In the next phase the tables are turned, and if someone practices the system in a different way, that is proclaimed unauthentic and against the spirit of the wise founder of the great system. If enough people see a benefit in the new heretical style, it will over time become its own authentic system. In this way the cycle continues.
Recently I read an article written by a western massage therapist who demanded that Thai massage practitioners identify if they practice northern or southern or commoner style and that they should demonstrate that they know a certain prayer that some Thai massage schools in Thailand teach.
Here in Thailand most therapists never recite this prayer, and could not do so if asked. And those styles are widely mixed. There are no fixed boundaries. In the northern city of Chiang Mai there are schools that teach the Bangkok style, others teach northern style, and some teachers have their own unique style.
Is there anything to be gained by massage puritanism? Is a massage better because it has a certain label? Is there anything wrong with improving or changing a massage style? In my mind the answer to all three questions is no. Authenticity is a useful requirement for precious stones, artwork, or antiques. Healing therapy on a higher level is a uniquely individual skill which defies attempts to be legislated by definitions or labels.

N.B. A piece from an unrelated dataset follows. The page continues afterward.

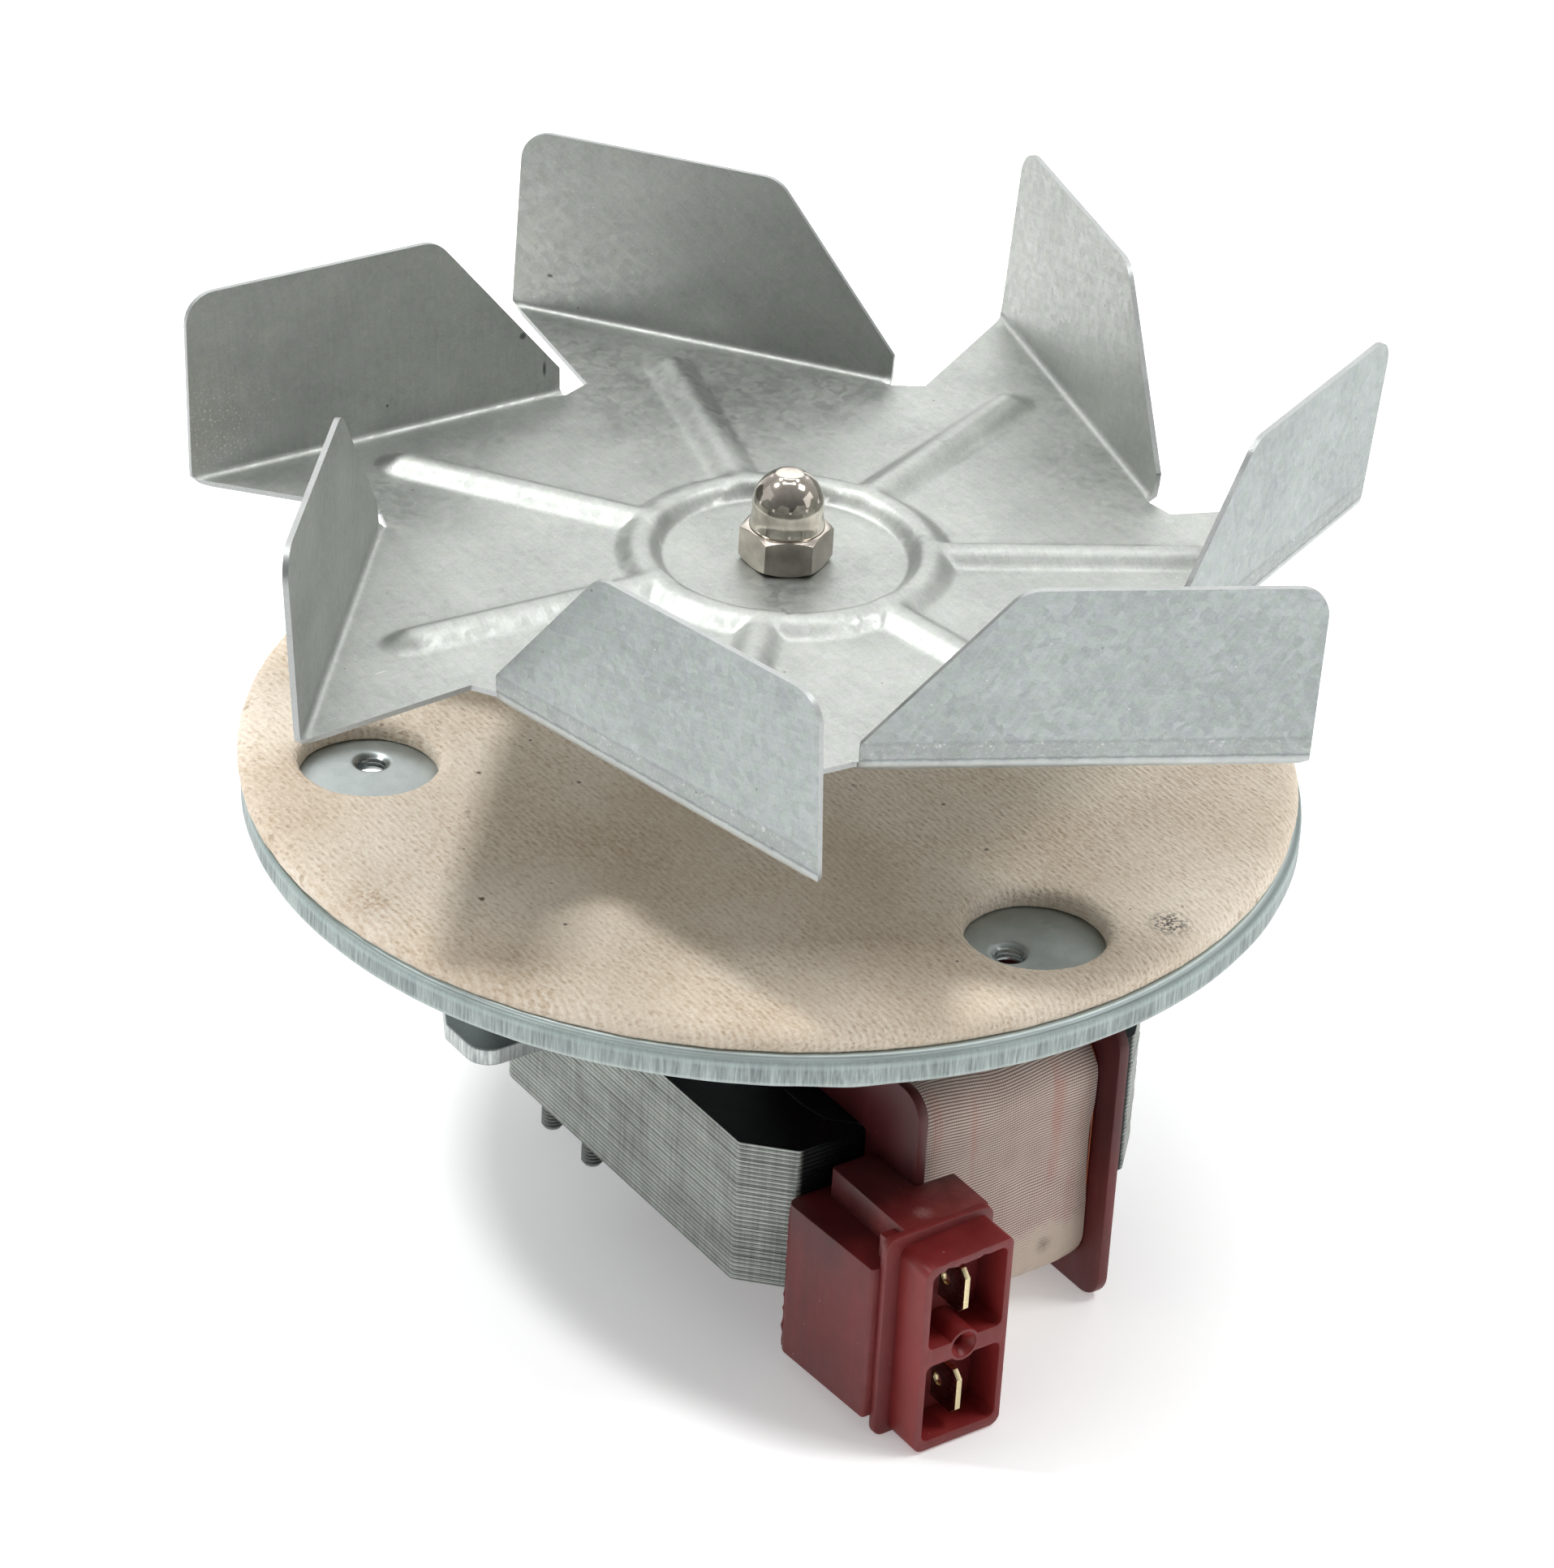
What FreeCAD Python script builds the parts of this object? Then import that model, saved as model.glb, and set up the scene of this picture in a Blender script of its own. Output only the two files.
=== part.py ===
import FreeCAD, Part
import Sketcher
import math
import os

# Oven fan motor: a folded seven blade fan wheel on a shaded pole motor, behind a round mounting plate.
# Frame: Z is the shaft, pointing at the fan wheel. Z = 0 is the fan side of the mounting plate.
# -Y points at the terminals. All sizes are millimetres and degrees.

doc = FreeCAD.newDocument("oven_fan_motor")
sheet = doc.addObject("Spreadsheet::Sheet", "sizes")

SIZES = (
    ("wheel_level", 28.9, "underside of the wheel disc"),
    ("wheel_sheet", 0.7, "sheet thickness of the wheel"),
    ("wheel_tip_radius", 75.0, "outer end of each fold"),
    ("blade_count", 7, "blades"),
    ("first_tip_angle", 135.6, "angle of the first blade tip"),
    ("fold_angle", 42.25, "fold line against the radius at the tip"),
    ("fold_length", 52.7, "length of each fold"),
    ("notch_run", 57.1, "from the tip along the fold line to the notch"),
    ("blade_height", 25.1, "blade, bottom to top edge"),
    ("blade_lean", 4.15, "lean of the blade away from the shaft"),
    ("blade_inner_height", 4.1, "blade height at its inner end"),
    ("blade_top_run", 35.0, "length of the blade's top edge"),
    ("blade_corner", 3.8, "rounded top corners of the blade"),
    ("bend_radius", 0.9, "inside radius of the fold"),
    ("hub_flat_radius", 15.0, "flat that the nut bears on"),
    ("hub_rise", -0.3, "height of that flat above the disc"),
    ("bead_radius", 17.7, "middle of the round bead"),
    ("bead_outer_radius", 21.0, "foot of the round bead"),
    ("bead_rise", 1.8, "height of bead and ribs above the disc"),
    ("rib_width", 5.6, "width of each rib at the disc"),
    ("rib_end_radius", 54.5, "outer end of each rib"),
    ("rib_lag", 11.5, "rib angle behind its blade tip"),
    ("wheel_bore_radius", 3.05, "hole for the shaft in the wheel"),
    ("nut_across_flats", 10.0, "cap nut hexagon"),
    ("nut_hex_height", 4.8, "cap nut hexagon height"),
    ("nut_turn", 29.0, "angle of a corner of the cap nut"),
    ("nut_height", 12.1, "cap nut total height"),
    ("nut_dome_radius", 4.4, "cap nut dome"),
    ("shaft_radius", 3.0, "motor shaft"),
    ("thread_radius", 2.95, "threaded end of the shaft"),
    ("seat_radius", 6.0, "collar under the wheel"),
    ("seat_height", 8.0, "height of that collar"),
    ("pad_radius", 66.2, "insulation pad"),
    ("pad_thickness", 3.0, "insulation pad"),
    ("pad_edge", 1.2, "worn round edge of the pad"),
    ("pad_shift_x", 0.2, "pad centre against the shaft"),
    ("pad_shift_y", 1.3, "pad centre against the shaft"),
    ("pad_bore_radius", 9.0, "shaft opening in the pad"),
    ("pad_cutout_radius", 8.6, "cut-outs over the bosses"),
    ("pad_cutout_circle", 50.5, "circle of the cut-outs"),
    ("pad_turn", 3.9, "pad turned against the bosses"),
    ("plate_radius", 66.2, "mounting plate"),
    ("plate_sheet", 1.0, "mounting plate sheet"),
    ("plate_rim", 3.8, "turned-down rim, height over all"),
    ("plate_corner", 1.1, "outer corner of the rim"),
    ("plate_bore_radius", 11.0, "shaft opening in the plate"),
    ("boss_circle_radius", 50.0, "circle of the threaded bosses"),
    ("boss_hole_radius", 1.65, "M4 core hole"),
    ("boss_outer_radius", 2.9, "drawn boss below the plate"),
    ("boss_depth", 3.0, "plate face to the boss's lower end"),
    ("first_boss_angle", 30.0, "angle of the first boss"),
    ("post_radius", 3.2, "spacer posts"),
    ("tenon_radius", 2.0, "staked ends of the spacer posts"),
    ("side_post_x", 41.0, "side posts"),
    ("side_post_y", -3.6, "side posts"),
    ("rear_post_y", 23.4, "rear post"),
    ("stack_top", -23.1, "upper face of the lamination stack"),
    ("stack_height", 20.2, "lamination stack"),
    ("stack_half_width", 30.45, "C-shaped core"),
    ("stator_bore_radius", 15.2, "bore for the rotor"),
    ("window_half_width", 15.8, "window between the arms"),
    ("bracket_sheet", 2.5, "motor bracket"),
    ("bracket_half_width", 49.4, "motor bracket ears"),
    ("bracket_front", -11.3, "motor bracket front side"),
    ("bracket_window", 19.6, "window over the rotor in the motor bracket"),
    ("strip_sheet", 1.0, "bearing bracket sheet"),
    ("strip_half_width", 8.0, "bearing bracket strips"),
    ("cup_radius", 6.4, "bearing seat in each cup"),
    ("shaft_way_radius", 4.2, "opening for the shaft in the upper cup"),
    ("lower_cup_bottom", -53.5, "lowest point of the motor"),
    ("bush_bore_radius", 3.03, "running bore of the bushes"),
    ("washer_radius", 5.0, "thrust washers and sleeves"),
    ("rotor_radius", 14.8, "rotor"),
    ("rotor_bar_radius", 1.1, "cage bars"),
    ("rotor_bar_circle", 12.6, "circle of the cage bars"),
    ("rotor_bar_count", 17, "cage bars"),
    ("end_ring_radius", 14.3, "cage end rings"),
    ("end_ring_height", 2.5, "cage end rings"),
    ("shading_wire_radius", 1.1, "shading rings"),
    ("shading_circle", 17.4, "circle of the shading ring holes"),
    ("screw_radius", 1.45, "M3 screws"),
    ("screw_hole_radius", 1.75, "screw holes through the stack"),
    ("screw_x", 27.9, "screws, either side of the shaft"),
    ("screw_y", 4.7, "screws, either side of the shaft"),
    ("screw_tip", -48.1, "rounded ends of the screws"),
    ("core_half_length", 19.3, "straight leg through the coil"),
    ("core_front", -44.8, "straight leg, front side"),
    ("core_rear", -32.9, "straight leg, rear side"),
    ("flange_outer", 15.7, "coil bobbin flanges, outer faces"),
    ("flange_sheet", 1.5, "coil bobbin flanges"),
    ("flange_front", -55.3, "flange front edge"),
    ("flange_rear", -22.3, "flange rear edge"),
    ("flange_top", -13.1, "flange top edge"),
    ("flange_bottom", -53.5, "flange bottom edge"),
    ("coil_half_length", 14.1, "coil between the flanges"),
    ("coil_front", -52.4, "taped coil, front side"),
    ("coil_rear", -25.2, "taped coil, rear side"),
    ("coil_half_height", 17.5, "taped coil"),
    ("coil_corner", 5.5, "taped coil corners"),
    ("tape_sheet", 0.8, "glass tape layers"),
    ("collar_front", -69.0, "mouth of the terminal housing"),
    ("collar_rear", -62.4, "root of the terminal collar"),
    ("cavity_depth", 6.4, "depth of the terminal cavities"),
    ("block_bottom", -50.8, "underside of the terminal block"),
    ("slab_top", -24.95, "top of the raised slab on the block"),
    ("slab_left", -22.1, "left side of the slab"),
    ("slab_right", -10.0, "right side of the slab"),
    ("tab_sheet", 0.8, "blade terminals"),
    ("tab_width", 6.3, "blade terminals"),
    ("tab_x", -17.0, "middle plane of the blade terminals"),
    ("tab_front", -68.6, "front edge of the blade terminals"),
    ("upper_tab_z", -32.0, "upper blade terminal"),
    ("lower_tab_z", -46.9, "lower blade terminal"),
)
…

Some of my best Thai massage teachers had their own unique style, and that is what made them special. In the world of massage and healing therapy, labels, styles and authenticity are good frameworks for one’s initial education. But the more one excels in the healing professions, the less there is any reason to limit oneself to designations and labels. Healing is a uniquely personal expression that comes not so much from technique than from one’s heart, one’s intention, and one’s passion.
I have to admit that I am biased towards the eastern approach, and my opinions are based on having lived in Asia for many years, and having practiced and taught Thai massage for more than ten years. Asian therapists are much less interested in categorizing, labeling and authenticating than their western counterparts. I am not sure what an ‘authentic’ Thai massage is, but I sure can tell a good one when I receive it.